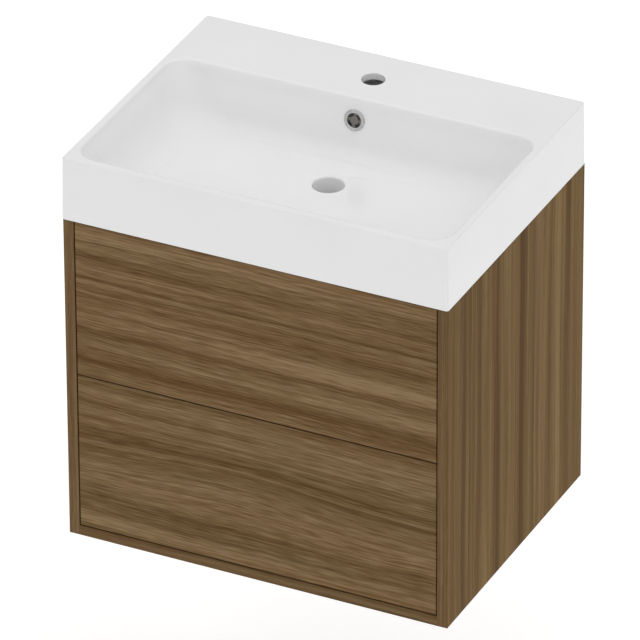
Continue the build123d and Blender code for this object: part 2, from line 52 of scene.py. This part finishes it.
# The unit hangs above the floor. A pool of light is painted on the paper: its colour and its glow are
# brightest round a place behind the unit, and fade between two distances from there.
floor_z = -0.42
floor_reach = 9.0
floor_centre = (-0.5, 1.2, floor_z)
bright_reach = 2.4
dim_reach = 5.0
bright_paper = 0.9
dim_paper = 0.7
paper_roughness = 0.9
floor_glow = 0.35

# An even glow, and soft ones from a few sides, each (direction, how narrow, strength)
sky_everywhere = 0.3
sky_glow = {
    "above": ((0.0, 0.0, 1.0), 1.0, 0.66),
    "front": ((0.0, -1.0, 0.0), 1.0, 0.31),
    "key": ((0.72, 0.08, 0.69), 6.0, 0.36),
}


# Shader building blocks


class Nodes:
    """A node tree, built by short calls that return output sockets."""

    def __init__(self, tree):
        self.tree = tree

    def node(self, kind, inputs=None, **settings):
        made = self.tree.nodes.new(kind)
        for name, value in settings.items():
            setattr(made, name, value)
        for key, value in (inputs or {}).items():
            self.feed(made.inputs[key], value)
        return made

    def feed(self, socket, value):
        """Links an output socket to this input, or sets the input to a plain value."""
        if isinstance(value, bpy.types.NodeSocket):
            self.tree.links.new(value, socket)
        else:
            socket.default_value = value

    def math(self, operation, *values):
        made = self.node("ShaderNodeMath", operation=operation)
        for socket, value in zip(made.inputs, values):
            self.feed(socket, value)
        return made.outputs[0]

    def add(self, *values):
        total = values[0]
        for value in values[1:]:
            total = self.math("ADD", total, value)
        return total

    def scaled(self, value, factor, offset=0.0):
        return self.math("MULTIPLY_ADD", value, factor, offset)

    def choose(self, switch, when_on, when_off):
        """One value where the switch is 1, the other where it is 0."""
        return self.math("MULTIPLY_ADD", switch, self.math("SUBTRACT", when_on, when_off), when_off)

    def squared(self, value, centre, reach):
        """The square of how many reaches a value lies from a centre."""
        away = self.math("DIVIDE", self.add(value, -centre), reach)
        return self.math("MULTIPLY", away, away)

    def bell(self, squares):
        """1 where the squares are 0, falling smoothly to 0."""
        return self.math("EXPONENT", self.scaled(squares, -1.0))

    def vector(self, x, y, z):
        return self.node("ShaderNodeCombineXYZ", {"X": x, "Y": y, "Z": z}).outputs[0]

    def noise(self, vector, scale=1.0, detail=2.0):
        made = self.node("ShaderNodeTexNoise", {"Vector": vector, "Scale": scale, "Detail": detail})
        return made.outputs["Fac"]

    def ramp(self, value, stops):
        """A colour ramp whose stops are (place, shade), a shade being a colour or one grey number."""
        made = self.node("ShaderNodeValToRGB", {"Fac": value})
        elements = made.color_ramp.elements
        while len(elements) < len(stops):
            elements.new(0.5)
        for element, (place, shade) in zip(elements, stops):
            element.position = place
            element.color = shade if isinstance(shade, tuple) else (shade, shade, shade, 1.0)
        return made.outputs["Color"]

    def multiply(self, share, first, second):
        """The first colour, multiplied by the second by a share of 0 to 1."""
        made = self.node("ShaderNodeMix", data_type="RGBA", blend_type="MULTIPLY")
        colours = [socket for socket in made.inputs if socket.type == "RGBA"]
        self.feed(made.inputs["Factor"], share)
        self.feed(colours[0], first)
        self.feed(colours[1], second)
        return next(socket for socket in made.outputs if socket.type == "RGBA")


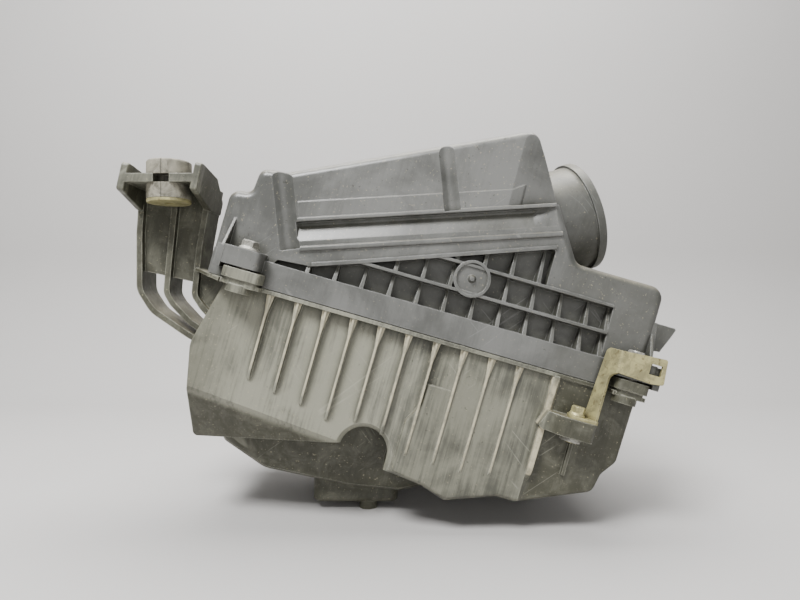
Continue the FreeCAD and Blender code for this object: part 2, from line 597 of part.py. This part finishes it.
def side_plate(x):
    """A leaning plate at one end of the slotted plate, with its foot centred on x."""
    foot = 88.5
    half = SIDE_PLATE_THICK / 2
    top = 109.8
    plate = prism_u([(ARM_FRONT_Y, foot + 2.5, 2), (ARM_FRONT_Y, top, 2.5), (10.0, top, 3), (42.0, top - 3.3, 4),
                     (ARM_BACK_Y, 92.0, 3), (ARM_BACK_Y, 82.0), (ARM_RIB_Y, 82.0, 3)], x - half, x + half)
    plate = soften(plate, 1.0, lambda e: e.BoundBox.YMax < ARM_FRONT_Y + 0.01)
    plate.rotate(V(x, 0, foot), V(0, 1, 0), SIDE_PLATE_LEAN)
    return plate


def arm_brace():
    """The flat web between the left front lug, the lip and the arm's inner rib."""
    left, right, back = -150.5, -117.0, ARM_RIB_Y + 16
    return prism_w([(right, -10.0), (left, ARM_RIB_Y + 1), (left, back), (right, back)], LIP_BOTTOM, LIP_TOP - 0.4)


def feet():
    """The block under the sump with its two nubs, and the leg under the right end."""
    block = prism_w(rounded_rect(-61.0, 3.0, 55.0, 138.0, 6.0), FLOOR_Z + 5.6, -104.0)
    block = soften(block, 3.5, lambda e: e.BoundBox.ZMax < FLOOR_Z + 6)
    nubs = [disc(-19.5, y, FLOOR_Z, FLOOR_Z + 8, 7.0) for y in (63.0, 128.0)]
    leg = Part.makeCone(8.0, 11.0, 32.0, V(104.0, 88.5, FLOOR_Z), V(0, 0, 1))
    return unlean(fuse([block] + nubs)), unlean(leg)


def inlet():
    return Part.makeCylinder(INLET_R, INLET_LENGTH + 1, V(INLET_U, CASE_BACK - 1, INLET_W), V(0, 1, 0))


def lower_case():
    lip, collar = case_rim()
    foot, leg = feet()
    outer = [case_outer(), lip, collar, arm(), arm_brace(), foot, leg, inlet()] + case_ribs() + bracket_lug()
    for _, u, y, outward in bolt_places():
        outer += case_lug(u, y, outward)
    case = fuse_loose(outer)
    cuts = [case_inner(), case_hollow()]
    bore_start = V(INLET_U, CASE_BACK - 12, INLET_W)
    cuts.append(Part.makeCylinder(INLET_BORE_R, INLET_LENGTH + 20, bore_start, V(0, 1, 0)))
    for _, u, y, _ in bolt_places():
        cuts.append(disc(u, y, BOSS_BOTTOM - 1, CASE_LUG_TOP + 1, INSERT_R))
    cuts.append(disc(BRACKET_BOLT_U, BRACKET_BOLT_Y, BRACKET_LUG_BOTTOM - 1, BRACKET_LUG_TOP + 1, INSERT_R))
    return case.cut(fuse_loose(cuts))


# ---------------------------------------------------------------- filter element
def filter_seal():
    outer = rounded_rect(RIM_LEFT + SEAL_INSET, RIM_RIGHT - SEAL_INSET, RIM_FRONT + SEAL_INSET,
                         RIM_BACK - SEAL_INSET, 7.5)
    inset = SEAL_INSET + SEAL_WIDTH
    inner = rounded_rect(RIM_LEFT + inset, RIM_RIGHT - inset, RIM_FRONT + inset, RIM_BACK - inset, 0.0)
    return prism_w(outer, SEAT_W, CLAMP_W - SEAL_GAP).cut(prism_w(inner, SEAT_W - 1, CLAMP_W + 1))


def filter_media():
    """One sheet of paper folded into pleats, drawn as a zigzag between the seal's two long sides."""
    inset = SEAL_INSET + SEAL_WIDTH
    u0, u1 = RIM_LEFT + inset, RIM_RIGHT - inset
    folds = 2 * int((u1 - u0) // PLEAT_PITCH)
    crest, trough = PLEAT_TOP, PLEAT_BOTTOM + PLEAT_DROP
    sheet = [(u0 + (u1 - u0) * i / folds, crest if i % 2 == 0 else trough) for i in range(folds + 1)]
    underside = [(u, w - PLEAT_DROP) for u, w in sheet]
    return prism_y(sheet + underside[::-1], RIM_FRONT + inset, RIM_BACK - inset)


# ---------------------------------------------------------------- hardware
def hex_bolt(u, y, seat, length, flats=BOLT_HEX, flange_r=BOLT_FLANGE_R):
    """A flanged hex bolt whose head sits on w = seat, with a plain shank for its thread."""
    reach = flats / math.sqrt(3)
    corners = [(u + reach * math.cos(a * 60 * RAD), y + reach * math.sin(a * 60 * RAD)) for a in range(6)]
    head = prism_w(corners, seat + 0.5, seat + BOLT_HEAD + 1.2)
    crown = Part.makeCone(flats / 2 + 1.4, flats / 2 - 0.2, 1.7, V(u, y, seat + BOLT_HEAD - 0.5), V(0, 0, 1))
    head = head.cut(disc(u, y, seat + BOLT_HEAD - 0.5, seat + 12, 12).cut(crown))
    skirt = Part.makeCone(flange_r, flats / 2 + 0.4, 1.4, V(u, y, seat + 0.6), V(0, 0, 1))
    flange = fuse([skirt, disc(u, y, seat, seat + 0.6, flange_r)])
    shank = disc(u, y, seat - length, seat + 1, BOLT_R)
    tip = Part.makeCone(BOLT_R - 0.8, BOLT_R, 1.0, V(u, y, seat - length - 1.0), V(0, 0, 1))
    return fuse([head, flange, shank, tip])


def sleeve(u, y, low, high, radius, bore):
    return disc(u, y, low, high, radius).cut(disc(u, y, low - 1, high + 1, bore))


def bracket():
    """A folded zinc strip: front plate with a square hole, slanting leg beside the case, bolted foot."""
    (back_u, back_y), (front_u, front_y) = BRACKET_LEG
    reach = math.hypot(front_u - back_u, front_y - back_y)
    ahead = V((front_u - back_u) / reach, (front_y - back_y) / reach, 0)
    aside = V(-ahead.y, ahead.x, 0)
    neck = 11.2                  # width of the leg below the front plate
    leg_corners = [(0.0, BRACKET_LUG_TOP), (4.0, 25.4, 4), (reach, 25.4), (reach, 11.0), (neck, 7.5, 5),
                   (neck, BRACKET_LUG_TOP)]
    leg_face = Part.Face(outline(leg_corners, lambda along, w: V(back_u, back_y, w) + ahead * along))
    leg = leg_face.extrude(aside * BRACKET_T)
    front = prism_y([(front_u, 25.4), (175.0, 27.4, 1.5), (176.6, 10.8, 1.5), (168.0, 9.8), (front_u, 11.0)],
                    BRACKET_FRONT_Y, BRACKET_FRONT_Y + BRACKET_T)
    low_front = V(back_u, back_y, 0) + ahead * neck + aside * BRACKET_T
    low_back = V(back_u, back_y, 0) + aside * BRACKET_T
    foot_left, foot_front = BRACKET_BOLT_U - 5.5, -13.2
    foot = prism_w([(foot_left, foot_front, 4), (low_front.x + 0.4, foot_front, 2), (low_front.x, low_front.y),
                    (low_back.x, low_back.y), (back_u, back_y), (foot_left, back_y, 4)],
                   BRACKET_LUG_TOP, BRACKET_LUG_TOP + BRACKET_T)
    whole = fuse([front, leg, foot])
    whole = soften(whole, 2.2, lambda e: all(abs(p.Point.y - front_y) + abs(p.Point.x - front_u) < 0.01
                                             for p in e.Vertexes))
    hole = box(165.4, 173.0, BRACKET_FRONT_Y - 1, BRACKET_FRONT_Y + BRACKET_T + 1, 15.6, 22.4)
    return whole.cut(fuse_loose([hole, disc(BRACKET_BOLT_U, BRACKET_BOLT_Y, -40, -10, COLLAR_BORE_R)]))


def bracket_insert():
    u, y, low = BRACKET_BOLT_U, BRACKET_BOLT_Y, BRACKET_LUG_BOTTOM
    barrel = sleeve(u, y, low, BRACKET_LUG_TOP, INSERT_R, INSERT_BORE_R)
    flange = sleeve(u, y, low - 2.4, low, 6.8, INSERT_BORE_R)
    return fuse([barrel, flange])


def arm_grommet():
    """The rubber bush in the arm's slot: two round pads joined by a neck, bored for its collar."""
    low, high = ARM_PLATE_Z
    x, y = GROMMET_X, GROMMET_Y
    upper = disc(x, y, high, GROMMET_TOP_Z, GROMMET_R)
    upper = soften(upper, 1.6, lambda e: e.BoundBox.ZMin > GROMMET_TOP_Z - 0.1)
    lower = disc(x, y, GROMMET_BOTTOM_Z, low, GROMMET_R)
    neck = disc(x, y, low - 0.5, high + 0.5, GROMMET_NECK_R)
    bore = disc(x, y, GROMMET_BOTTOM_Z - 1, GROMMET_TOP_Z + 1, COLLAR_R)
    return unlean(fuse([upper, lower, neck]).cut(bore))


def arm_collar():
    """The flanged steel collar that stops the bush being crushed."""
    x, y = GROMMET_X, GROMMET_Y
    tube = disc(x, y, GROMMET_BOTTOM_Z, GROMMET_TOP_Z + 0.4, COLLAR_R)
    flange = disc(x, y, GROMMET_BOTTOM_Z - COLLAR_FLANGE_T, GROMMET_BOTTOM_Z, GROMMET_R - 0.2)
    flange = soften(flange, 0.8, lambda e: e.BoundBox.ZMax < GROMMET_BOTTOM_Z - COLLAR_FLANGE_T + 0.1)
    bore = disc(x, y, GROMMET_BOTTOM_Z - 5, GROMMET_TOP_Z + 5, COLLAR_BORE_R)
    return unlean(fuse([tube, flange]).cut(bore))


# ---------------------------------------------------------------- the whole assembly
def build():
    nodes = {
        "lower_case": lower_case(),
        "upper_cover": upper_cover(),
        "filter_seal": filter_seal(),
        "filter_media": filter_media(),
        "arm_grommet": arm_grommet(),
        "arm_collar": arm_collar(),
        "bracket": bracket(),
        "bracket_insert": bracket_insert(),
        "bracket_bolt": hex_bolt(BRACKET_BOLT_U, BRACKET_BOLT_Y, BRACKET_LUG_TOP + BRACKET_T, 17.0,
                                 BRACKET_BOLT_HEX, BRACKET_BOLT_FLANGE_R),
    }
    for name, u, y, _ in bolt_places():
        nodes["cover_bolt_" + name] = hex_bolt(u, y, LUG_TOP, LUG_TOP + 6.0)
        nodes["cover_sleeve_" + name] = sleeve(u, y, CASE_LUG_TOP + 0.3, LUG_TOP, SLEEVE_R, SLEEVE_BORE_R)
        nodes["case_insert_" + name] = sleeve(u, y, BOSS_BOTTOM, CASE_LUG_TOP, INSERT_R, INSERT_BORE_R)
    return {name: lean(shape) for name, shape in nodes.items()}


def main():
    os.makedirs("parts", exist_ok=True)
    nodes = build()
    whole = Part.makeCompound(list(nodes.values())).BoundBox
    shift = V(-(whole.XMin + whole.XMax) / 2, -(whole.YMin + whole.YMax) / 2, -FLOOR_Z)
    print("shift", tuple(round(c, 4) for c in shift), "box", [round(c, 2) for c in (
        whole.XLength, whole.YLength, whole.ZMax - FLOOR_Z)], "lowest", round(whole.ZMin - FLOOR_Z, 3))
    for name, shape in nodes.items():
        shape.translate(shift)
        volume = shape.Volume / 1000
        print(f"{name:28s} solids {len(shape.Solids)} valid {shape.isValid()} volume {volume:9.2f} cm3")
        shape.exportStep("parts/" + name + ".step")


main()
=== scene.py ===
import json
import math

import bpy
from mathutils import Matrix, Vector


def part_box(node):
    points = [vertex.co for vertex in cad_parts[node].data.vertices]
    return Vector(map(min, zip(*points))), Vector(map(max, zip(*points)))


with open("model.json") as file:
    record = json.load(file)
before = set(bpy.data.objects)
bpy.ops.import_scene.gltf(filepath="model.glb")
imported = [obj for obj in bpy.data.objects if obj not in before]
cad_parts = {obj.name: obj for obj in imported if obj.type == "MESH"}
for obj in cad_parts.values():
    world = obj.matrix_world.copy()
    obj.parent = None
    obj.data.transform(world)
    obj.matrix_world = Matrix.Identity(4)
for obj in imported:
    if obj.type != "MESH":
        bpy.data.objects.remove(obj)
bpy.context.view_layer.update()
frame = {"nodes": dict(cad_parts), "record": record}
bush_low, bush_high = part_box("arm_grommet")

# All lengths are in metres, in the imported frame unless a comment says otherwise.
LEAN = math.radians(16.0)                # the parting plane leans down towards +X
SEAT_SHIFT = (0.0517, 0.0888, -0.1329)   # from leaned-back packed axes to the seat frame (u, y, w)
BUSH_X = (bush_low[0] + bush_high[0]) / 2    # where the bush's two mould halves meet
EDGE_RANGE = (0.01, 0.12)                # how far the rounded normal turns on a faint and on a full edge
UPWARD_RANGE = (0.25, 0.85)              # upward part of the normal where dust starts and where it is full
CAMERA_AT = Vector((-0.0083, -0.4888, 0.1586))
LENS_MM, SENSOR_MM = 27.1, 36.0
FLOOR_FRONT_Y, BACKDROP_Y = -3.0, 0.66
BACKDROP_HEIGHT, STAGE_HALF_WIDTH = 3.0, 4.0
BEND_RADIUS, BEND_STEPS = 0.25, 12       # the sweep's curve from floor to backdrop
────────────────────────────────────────
Task to complete:
Retype, exactly and in full, the lines above from the one containing "Continue the FreeCAD" through the one containing "return Part.makeCylinder(INLET_R, INLET_LENGTH".

Result below:
Continue the FreeCAD and Blender code for this object: part 2, from line 597 of part.py. This part finishes it.
def side_plate(x):
    """A leaning plate at one end of the slotted plate, with its foot centred on x."""
    foot = 88.5
    half = SIDE_PLATE_THICK / 2
    top = 109.8
    plate = prism_u([(ARM_FRONT_Y, foot + 2.5, 2), (ARM_FRONT_Y, top, 2.5), (10.0, top, 3), (42.0, top - 3.3, 4),
                     (ARM_BACK_Y, 92.0, 3), (ARM_BACK_Y, 82.0), (ARM_RIB_Y, 82.0, 3)], x - half, x + half)
    plate = soften(plate, 1.0, lambda e: e.BoundBox.YMax < ARM_FRONT_Y + 0.01)
    plate.rotate(V(x, 0, foot), V(0, 1, 0), SIDE_PLATE_LEAN)
    return plate


def arm_brace():
    """The flat web between the left front lug, the lip and the arm's inner rib."""
    left, right, back = -150.5, -117.0, ARM_RIB_Y + 16
    return prism_w([(right, -10.0), (left, ARM_RIB_Y + 1), (left, back), (right, back)], LIP_BOTTOM, LIP_TOP - 0.4)


def feet():
    """The block under the sump with its two nubs, and the leg under the right end."""
    block = prism_w(rounded_rect(-61.0, 3.0, 55.0, 138.0, 6.0), FLOOR_Z + 5.6, -104.0)
    block = soften(block, 3.5, lambda e: e.BoundBox.ZMax < FLOOR_Z + 6)
    nubs = [disc(-19.5, y, FLOOR_Z, FLOOR_Z + 8, 7.0) for y in (63.0, 128.0)]
    leg = Part.makeCone(8.0, 11.0, 32.0, V(104.0, 88.5, FLOOR_Z), V(0, 0, 1))
    return unlean(fuse([block] + nubs)), unlean(leg)


def inlet():
    return Part.makeCylinder(INLET_R, INLET_LENGTH + 1, V(INLET_U, CASE_BACK - 1, INLET_W), V(0, 1, 0))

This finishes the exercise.